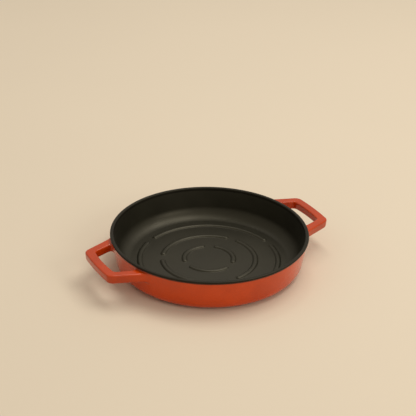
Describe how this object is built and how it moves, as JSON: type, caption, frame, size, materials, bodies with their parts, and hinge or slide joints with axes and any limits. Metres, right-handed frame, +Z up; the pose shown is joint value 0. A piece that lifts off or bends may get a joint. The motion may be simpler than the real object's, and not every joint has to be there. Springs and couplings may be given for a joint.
{
  "type": "two-handled shallow pan",
  "caption": "Round, shallow, enamelled cast-iron pan with a tapered wall, a beaded dark lip, loop handles either side and broken rings of low ridges on a satin black floor.",
  "frame": {"origin": "middle of the flat pad that the pan stands on", "axes": "+X through the middle of the right handle, +Z up, +Y across the handles"},
  "size_m": [0.3296, 0.26, 0.047],
  "materials": {
    "cast_iron": "sand-cast grey iron, hidden under the enamel",
    "red_enamel": "glossy fired orange-red enamel with fine specks",
    "underside_enamel": "the same orange-red enamel, dulled where it meets the hob",
    "rim_enamel": "dark grey-brown enamel, thin and satin over the lip",
    "black_enamel": "satin black fired enamel with a fine pebbled surface",
    "black_ridge": "cast iron under satin black enamel"
  },
  "bodies": {
    "root": {"pan_casting": "cast_iron", "left_handle_casting": "cast_iron", "right_handle_casting": "cast_iron", "black_inside_enamel": "black_enamel", "rim_enamel": "rim_enamel", "red_outside_enamel": "red_enamel", "underside_enamel": "underside_enamel", "left_handle_enamel": "red_enamel", "right_handle_enamel": "red_enamel", "inner_ridge_1": "black_ridge", "inner_ridge_2": "black_ridge", "inner_ridge_3": "black_ridge", "middle_ridge_1": "black_ridge", "middle_ridge_2": "black_ridge", "middle_ridge_3": "black_ridge", "outer_ridge_1": "black_ridge", "outer_ridge_2": "black_ridge", "outer_ridge_3": "black_ridge"}
  },
  "joints": []
}
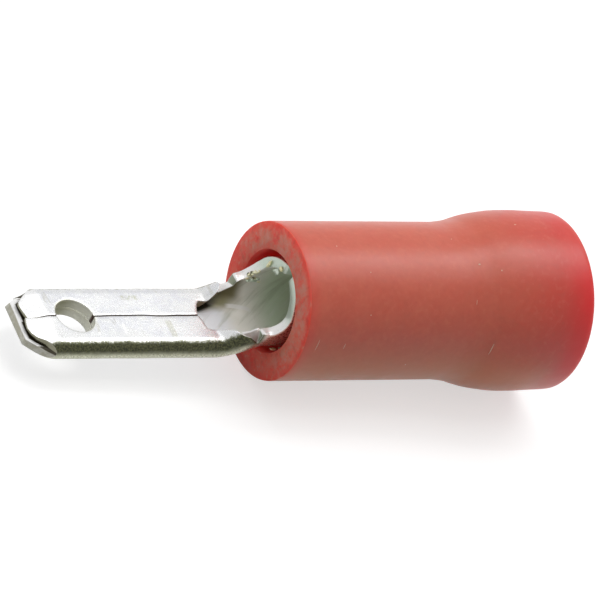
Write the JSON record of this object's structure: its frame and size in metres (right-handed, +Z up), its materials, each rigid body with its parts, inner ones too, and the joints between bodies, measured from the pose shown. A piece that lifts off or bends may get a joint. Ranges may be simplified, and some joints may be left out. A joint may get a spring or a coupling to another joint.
{
  "type": "male spade terminal",
  "caption": "Insulated male spade terminal: folded flat blade with a latching hole, rolled wire barrel and a belled vinyl sleeve.",
  "frame": {"origin": "on the wire barrel's axis, at the front end of the closed barrel", "axes": "+X along the wire barrel's axis towards the end where the wire goes in, so the blade points along -X; +Z up, square to the blade's flat top; +Y completes the frame"},
  "size_m": [0.0204, 0.0062, 0.0062],
  "materials": {
    "tinned_brass": "bright tin plate over brass",
    "red_vinyl": "translucent red vinyl, satin"
  },
  "bodies": {
    "root": {"terminal": "tinned_brass", "insulating_sleeve": "red_vinyl"}
  },
  "joints": []
}
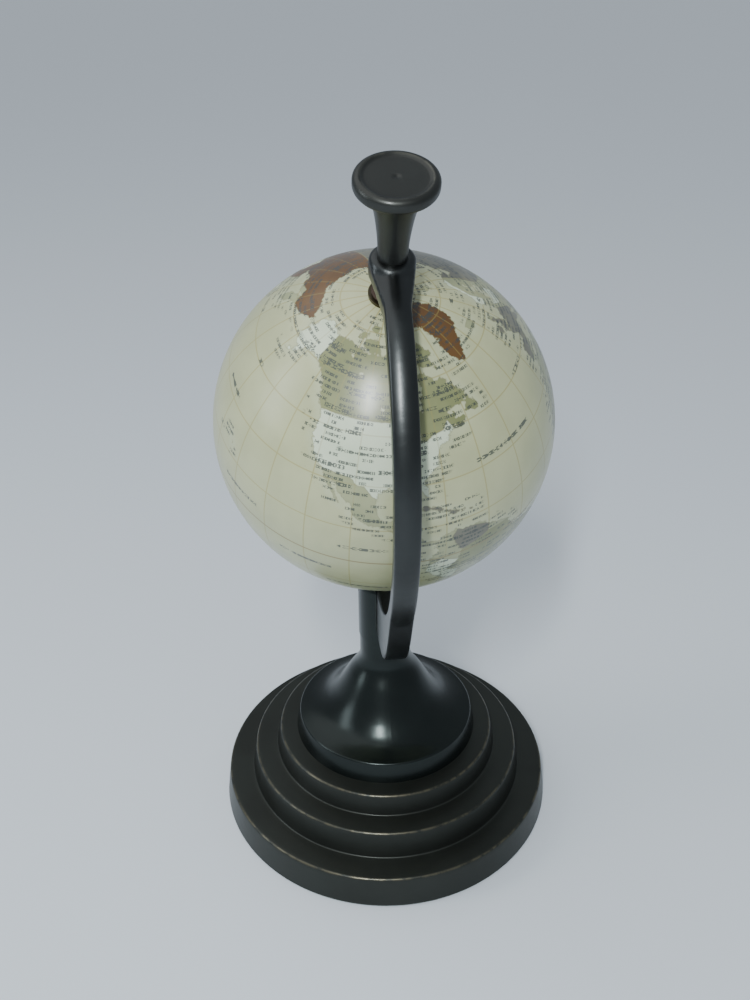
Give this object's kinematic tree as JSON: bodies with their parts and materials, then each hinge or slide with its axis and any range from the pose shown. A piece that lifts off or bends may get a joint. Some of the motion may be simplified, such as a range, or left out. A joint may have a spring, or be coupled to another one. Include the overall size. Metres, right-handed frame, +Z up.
{
  "type": "desktop globe",
  "caption": "Small desk globe that spins on a tilted axis in a half-circle meridian arc, held by a forked trumpet stem on a round stepped base, with a disc knob at the top.",
  "frame": {"origin": "middle of the underside of the base pad, on the surface the globe stands on", "axes": "+Z up, +X towards the side the north pole leans to, the meridian arc lies in the XZ plane"},
  "size_m": [0.1432, 0.1376, 0.2723],
  "materials": {
    "patinated_brass": "dark bronze patina, satin, worn to brass on the edges",
    "plain_brass": "turned brass",
    "steel_fastener": "plain steel",
    "fibre_washer": "red-brown fibre",
    "ball_plastic": "plain moulded plastic",
    "map_paper": "printed paper under clear varnish",
    "felt_pad": "dark felt"
  },
  "bodies": {
    "stand": {"base_pad": "felt_pad", "stepped_base": "patinated_brass", "trumpet_stem": "patinated_brass", "tie_stud": "steel_fastener", "tie_washer": "steel_fastener", "tie_nut": "steel_fastener", "meridian_arc": "patinated_brass", "fork_pin": "patinated_brass", "north_pivot_pin": "steel_fastener", "south_pivot_pin": "steel_fastener", "north_spacer": "patinated_brass", "south_spacer": "patinated_brass", "north_washer": "fibre_washer", "south_washer": "fibre_washer", "finial_stem": "patinated_brass", "finial_disc": "patinated_brass", "south_cap_nut": "patinated_brass"},
    "globe": {"north_bush": "plain_brass", "south_bush": "plain_brass", "north_shell": "ball_plastic", "south_shell": "ball_plastic", "equator_band": "ball_plastic", "north_map": "map_paper", "south_map": "map_paper"}
  },
  "joints": [
    {"name": "globe_spin", "type": "hinge", "parent": "stand", "child": "globe", "pos_m": [0, 0, 0.1735], "axis": [0.3987, 0, 0.9171], "continuous": true}
  ]
}
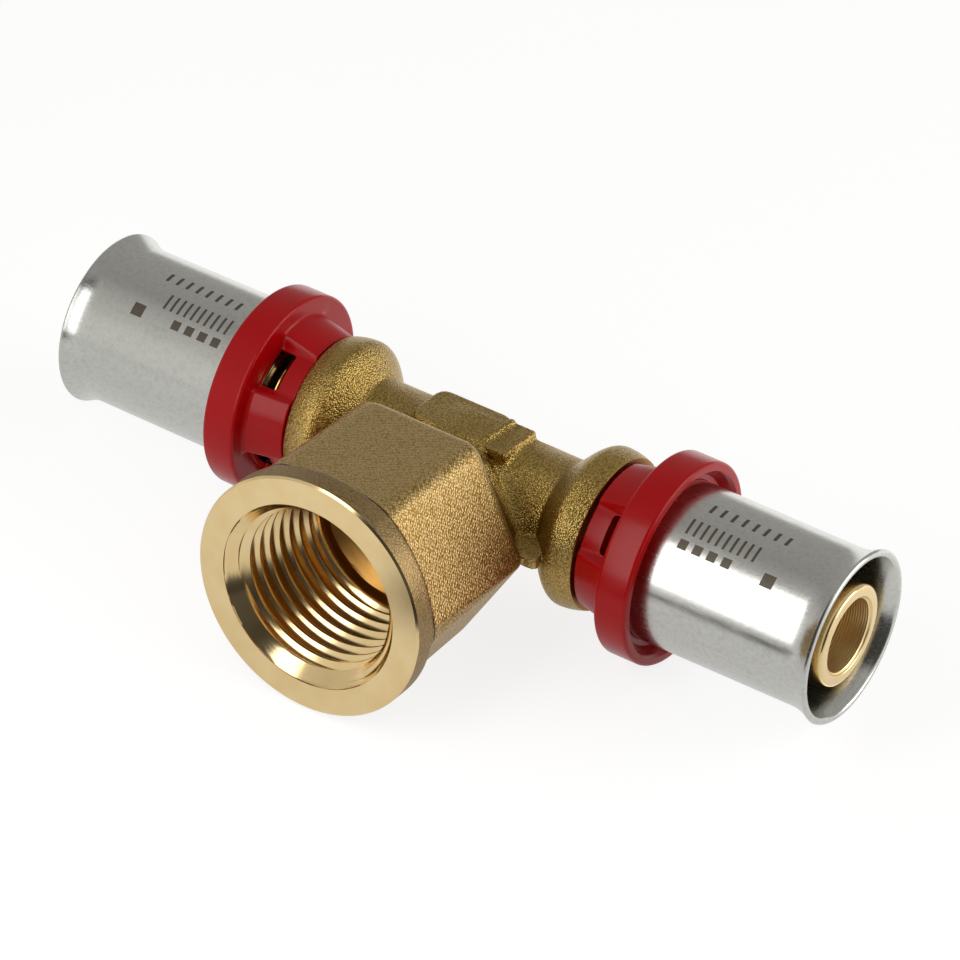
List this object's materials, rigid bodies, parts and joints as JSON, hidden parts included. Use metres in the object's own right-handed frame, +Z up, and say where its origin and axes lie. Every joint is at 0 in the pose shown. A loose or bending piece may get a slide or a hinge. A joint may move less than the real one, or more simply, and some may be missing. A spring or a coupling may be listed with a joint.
{
  "type": "press tee",
  "caption": "Pipe tee with barbed press ends in line, steel press sleeves held by turning plastic rings, and a female threaded branch at right angles.",
  "frame": {"origin": "the point where the run's axis and the branch's axis meet", "axes": "+X along the run, -Y out of the threaded branch, +Z up, out of the top of the forging"},
  "size_m": [0.0986, 0.0429, 0.0284],
  "materials": {
    "forged_brass": "shot-blasted forging, with turned face, thread and nipples",
    "stainless_steel": "satin, drawn",
    "red_plastic": "moulded, glossy",
    "seal_rubber": "moulded rubber"
  },
  "bodies": {
    "tee": {"tee_body": "forged_brass", "left_inner_o_ring": "seal_rubber", "left_outer_o_ring": "seal_rubber", "right_inner_o_ring": "seal_rubber", "right_outer_o_ring": "seal_rubber"},
    "left_sleeve_unit": {"left_press_sleeve": "stainless_steel", "left_locating_ring": "red_plastic"},
    "right_sleeve_unit": {"right_press_sleeve": "stainless_steel", "right_locating_ring": "red_plastic"}
  },
  "joints": [
    {"name": "left_sleeve_turn", "type": "hinge", "parent": "tee", "child": "left_sleeve_unit", "pos_m": [-0.02, 0, 0], "axis": [1, 0, 0], "continuous": true},
    {"name": "right_sleeve_turn", "type": "hinge", "parent": "tee", "child": "right_sleeve_unit", "pos_m": [0.02, 0, 0], "axis": [1, 0, 0], "continuous": true}
  ]
}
——
DIRECTIONS: Each line that contains the word "rigid" counts toward the total; give only that total.

COMPLETE ANSWER: 2